Granted only a pair of tippers and loaders were involved, but the approach could apply equally to much larger vehicle numbers. And as the trucks made their way about the site, it didn’t take much imagination to envisage this technology being employed for real in the near future. Also, while each truck had its driver, they made no contribution to the events. Add in the autonomous wheeled loader seen at a recent Volvo event and the scenario would be complete.
The fact is, this technology is getting familiar. An automation control unit, multi-lens camera, electronically assisted steering, short- and long-range radars, inertial and wheel speed sensors, a GPS unit plus a mobile data link all conspire to manage the process accurately and safely. Doubters need only consider that men in air-conditioned offices in Creech air force base, Nevada, fly combat missions with remotely piloted aircraft (drones) from bases across the globe – which makes AD tippers in Södertälje appear a little behind the curve, not in front of it.
For Jon Andersson, Scania’s head of strategy and planning for autonomous transport, a progression from off-road is entirely logical. “There will be some parallel development, of course, but when systems have been proven off-road, the path will be laid to automated platooning on trunk routes, then automated bus services and finally urban distribution,” he predicts. “The more complex the ‘trafficscape’, the greater the challenges. But there is no doubt they will all be met.”

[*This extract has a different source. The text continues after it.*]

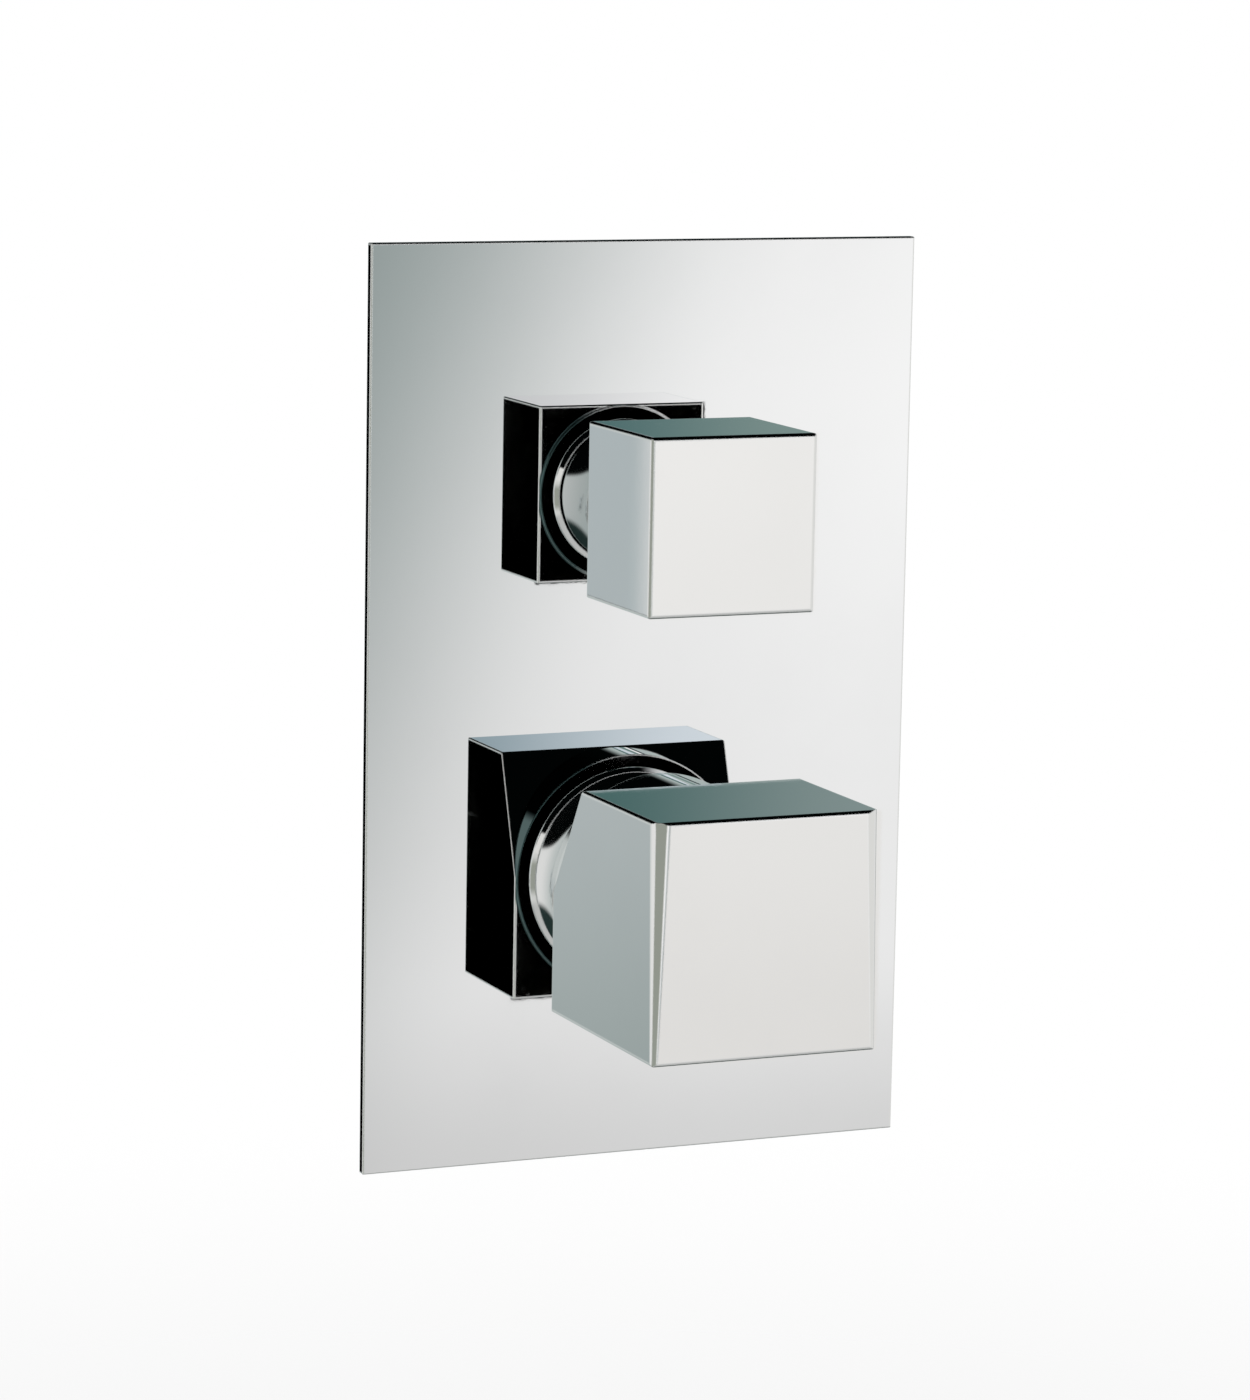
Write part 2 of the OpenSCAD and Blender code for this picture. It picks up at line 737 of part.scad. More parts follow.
module temperature_neck() {
  lean = temperature_knob_rake * temperature_flange_r / (temperature_knob_side / 2);
  color(CHROME) on_spindle(temperature_z) difference() {
    union() {
      intersection() {
        neck_body(temperature_neck_foot_r, temperature_neck_waist_r, temperature_flange_r, neck_rim,
                  temperature_neck_rear, temperature_flange_front, temperature_flange_front + lean,
                  temperature_neck_waist_r - neck_wall, temperature_neck_len - neck_web,
                  temperature_insert_r);
        behind_rake(knob_gap, temperature_knob_side);
      }
      rod(temperature_hub_r, temperature_flange_front - OVER, temperature_hub_front);
    }
    rod(temperature_insert_r + seat_fit, temperature_neck_rear, temperature_hub_front + lean);
    grub_hole(temperature_grub_r + seat_fit, temperature_insert_r - OVER, temperature_hub_r + OVER,
              temperature_grub_out);
  }
}

// Radial hole on the underside of a hub or knob
module grub_hole(r, from, to, out) {
  translate([0, -from, out]) rotate([90, 0, 0]) cylinder(r = r, h = to - from);
}

module knob_bores(side, back, hub_r, hub_front, pocket_r, front, grub_r, grub_out) {
  rod(hub_r + seat_fit, back - 2 * OVER, hub_front);
  rod(pocket_r, hub_front - OVER, front);
  grub_hole(grub_r + seat_fit, hub_r - OVER, side / 2 + OVER, grub_out);
}

module flow_knob() {
  color(CHROME) on_spindle(flow_z) difference() {
    soft_block(flow_knob_side, flow_knob_side, flow_knob_back, flow_knob_front, flow_knob_edge_r);
    knob_bores(flow_knob_side, flow_knob_back, flow_hub_r, flow_hub_front, flow_hub_r - pocket_step,
               flow_knob_front - knob_face, flow_grub_r, flow_grub_out);
  }
}

module temperature_knob() {
  side = temperature_knob_side;
  half = side / 2;
  back = temperature_knob_back;
  front = temperature_knob_front;
  outline = [[-half, back], [-half, front], [half, front], [half, back + temperature_knob_rake], [0, back]];
  color(CHROME) on_spindle(temperature_z) difference() {
    intersection() {
      side_prism(rounded(outline, temperature_knob_edge_r, 8), side + OVER);
      soft_block(side, side, back, front, temperature_knob_edge_r);
    }
    for (turn = [0, 1]) mirror([turn, 0, 0])
      translate([-half, -half, front]) rotate([-90, 0, 0])
        growing_edge(front_edge_low_r, front_edge_high_r, side);
    knob_bores(side, back, temperature_hub_r, temperature_hub_front, temperature_hub_r - pocket_step,
               front - knob_face, temperature_grub_r, temperature_grub_out);
  }
}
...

As for Scania’s bigger picture of connectivity – with movements of freight and people via shipping, rail, air and road all synchronised – that closely matches Daimler’s. Dr Wolfgang Bernhard, truck and bus director at Mercedes-Benz, forecasts the future as less about connecting people and more about connecting inanimate objects via the web.
Either way, Scania is not rowing alone. The Swedes have reeled in expertise from universities, logistics consultants and technology developers such as Ericsson. Indeed, Scania is the first to test this communication giant’s new 5G components under a collaborative project aimed at boosting the reliability of platooning trials. “The new test equipment allows for a high quality mobile network service, with low latency and high bandwidth, where a lot of data can be transferred very quickly and very reliably,” explains Anders Ställberg, Scania project director for city automation.
Low latency is the key. It allows virtually zero delay between inputs received and remote outputs generated. Such real-time communications should allay fears among those who feel that mobile data performance is not yet up to AD and platooning. “Projects like this need priority communications,” agrees Ställberg. “They cannot afford to fight for bandwidth in pre-5G networks with users who are streaming videos, music or games. It’s too important.”
Understatement for sure, but 5G, and the inevitably faster systems that follow, represent the real enablers that finally eliminate drivers, their seats conventional instrumentation. Judge Dredd-style graphics on Scania’s displays showed a tipper truck with the cab swept away. Speaking to the development team, I would be reluctant to say how far away this is. But I get the feeling that you soon won’t need binoculars.
No Silver bullet
In a sensible acknowledgement that it is unwise to pursue a single technology trial in search of improved transport economies, Scania’s sustainable transport research is mining several seams. And Magnus Höglund, director of sustainable truck transport at Scania, is clearly rooted in the here and now. “Increasing energy efficiency still involves making further improvements to the powertrain that will reduce fuel consumption,” he says. “We are not resting.”
Research is still forging ahead bringing CO2 reductions of up to 90% – for example, from HVO (hydrotreated vegetable oils) – while both trucks and buses are being groomed for electrification. A hybrid tractor unit with a pantograph over the cab roof is not an April fool, and neither are plug-in hybrid buses with inductive charging at stops. A field test for the latter is in commercial operation now, and real traffic starts in November this year.
And Scania’s transport laboratory – its in-house haulage operation – continues to impress. Platooning is the next step here, and the three 10-axle drawbar combinations now running between Södertälje and Malmo on a special permissions trial until the close of 2017, make Daimler’s current convoy of three five-axle Actros artic combinations look a little short. But competition is a powerful force, and the big winners in this bout should be the environment and the economy.